Our need for security and control is instinctive. But are we actually in control? I trained hard for the marathon but got a flu before the run. Just when I needed to use the car GPS and it’s not working, I brought the car back to the dealer and simply found out the warranty has just expired. You arrived at the station on time but your train was cancelled. I changed job last year. When I lodged my tax return this year, only learned that my previous employer made a mistake in not deducting the tax from my last pay. I ended up in paying back the tax which is not a small amount. Although the money does not belong to me from the first place, it affects my saving plan.

We choose to ignore most other disruptive events that occur hundred or thousand times every day.

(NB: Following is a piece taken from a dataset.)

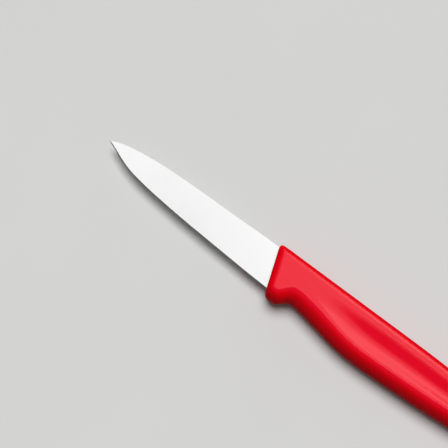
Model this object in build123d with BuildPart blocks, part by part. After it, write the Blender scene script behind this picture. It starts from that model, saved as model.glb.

Natural disasters, economic crises, victimization by fraud, bankruptcies, wars – those life-changing events take place everywhere all the time. They always point us down a road we weren’t expecting to take. And our path through life seems to alter too often. Sometimes, accident and tomorrow, you don’t know which one will come first.

Happiness doesn’t come from ignoring unpleasant realities. It comes from realism and objectivity in understanding life with all of its imperfections. Happiness comes from our ability to navigate such reality based on facts, not illusions. We think we are in control of everything, but how much control do we really have over those things we’re hanging on to? We all lose things and people we love, and we all get sick sometimes. All we can control is to choose to have a positive attitude and take actions without expecting results. Just give your best shot but don’t obsess about the target.